- _Instructions to follow_:
Output all lines exactly, with nothing added or dropped.

- _Data segment_:

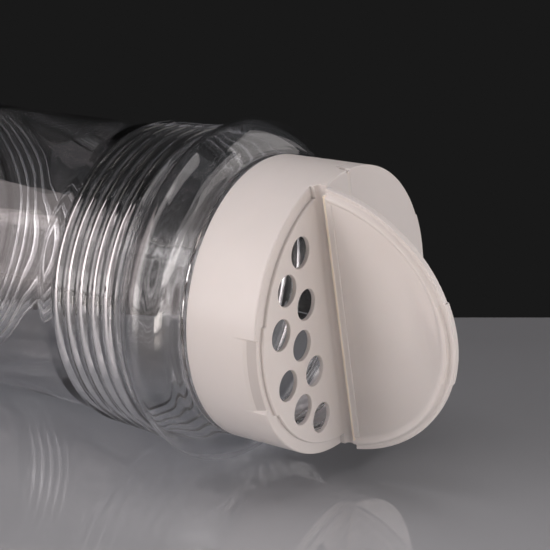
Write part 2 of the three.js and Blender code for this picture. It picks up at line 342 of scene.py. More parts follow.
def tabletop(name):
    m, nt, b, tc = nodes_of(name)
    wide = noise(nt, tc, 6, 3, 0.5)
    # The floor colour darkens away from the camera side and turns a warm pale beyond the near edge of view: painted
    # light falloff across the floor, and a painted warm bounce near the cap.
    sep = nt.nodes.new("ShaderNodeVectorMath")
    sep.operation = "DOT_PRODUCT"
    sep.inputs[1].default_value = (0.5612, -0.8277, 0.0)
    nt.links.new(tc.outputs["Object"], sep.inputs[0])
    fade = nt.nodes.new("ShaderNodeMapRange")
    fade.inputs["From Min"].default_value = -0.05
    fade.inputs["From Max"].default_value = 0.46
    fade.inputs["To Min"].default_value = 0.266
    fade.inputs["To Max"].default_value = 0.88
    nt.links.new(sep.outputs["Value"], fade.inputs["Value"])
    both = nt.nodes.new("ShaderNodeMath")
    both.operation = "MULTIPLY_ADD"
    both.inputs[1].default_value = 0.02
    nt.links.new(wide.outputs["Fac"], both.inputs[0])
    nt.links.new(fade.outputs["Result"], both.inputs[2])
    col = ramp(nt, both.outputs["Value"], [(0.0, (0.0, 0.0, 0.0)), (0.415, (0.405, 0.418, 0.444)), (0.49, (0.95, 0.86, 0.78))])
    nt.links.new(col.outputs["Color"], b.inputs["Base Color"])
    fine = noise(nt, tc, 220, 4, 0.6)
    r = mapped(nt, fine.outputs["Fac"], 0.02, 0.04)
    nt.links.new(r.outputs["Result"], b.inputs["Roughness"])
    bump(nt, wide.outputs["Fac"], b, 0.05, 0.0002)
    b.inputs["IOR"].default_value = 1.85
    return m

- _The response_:
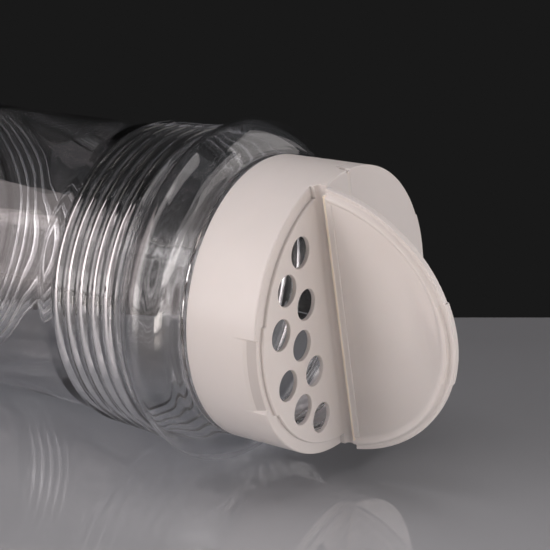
Write part 2 of the three.js and Blender code for this picture. It picks up at line 342 of scene.py. More parts follow.
def tabletop(name):
    m, nt, b, tc = nodes_of(name)
    wide = noise(nt, tc, 6, 3, 0.5)
    # The floor colour darkens away from the camera side and turns a warm pale beyond the near edge of view: painted
    # light falloff across the floor, and a painted warm bounce near the cap.
    sep = nt.nodes.new("ShaderNodeVectorMath")
    sep.operation = "DOT_PRODUCT"
    sep.inputs[1].default_value = (0.5612, -0.8277, 0.0)
    nt.links.new(tc.outputs["Object"], sep.inputs[0])
    fade = nt.nodes.new("ShaderNodeMapRange")
    fade.inputs["From Min"].default_value = -0.05
    fade.inputs["From Max"].default_value = 0.46
    fade.inputs["To Min"].default_value = 0.266
    fade.inputs["To Max"].default_value = 0.88
    nt.links.new(sep.outputs["Value"], fade.inputs["Value"])
    both = nt.nodes.new("ShaderNodeMath")
    both.operation = "MULTIPLY_ADD"
    both.inputs[1].default_value = 0.02
    nt.links.new(wide.outputs["Fac"], both.inputs[0])
    nt.links.new(fade.outputs["Result"], both.inputs[2])
    col = ramp(nt, both.outputs["Value"], [(0.0, (0.0, 0.0, 0.0)), (0.415, (0.405, 0.418, 0.444)), (0.49, (0.95, 0.86, 0.78))])
    nt.links.new(col.outputs["Color"], b.inputs["Base Color"])
    fine = noise(nt, tc, 220, 4, 0.6)
    r = mapped(nt, fine.outputs["Fac"], 0.02, 0.04)
    nt.links.new(r.outputs["Result"], b.inputs["Roughness"])
    bump(nt, wide.outputs["Fac"], b, 0.05, 0.0002)
    b.inputs["IOR"].default_value = 1.85
    return m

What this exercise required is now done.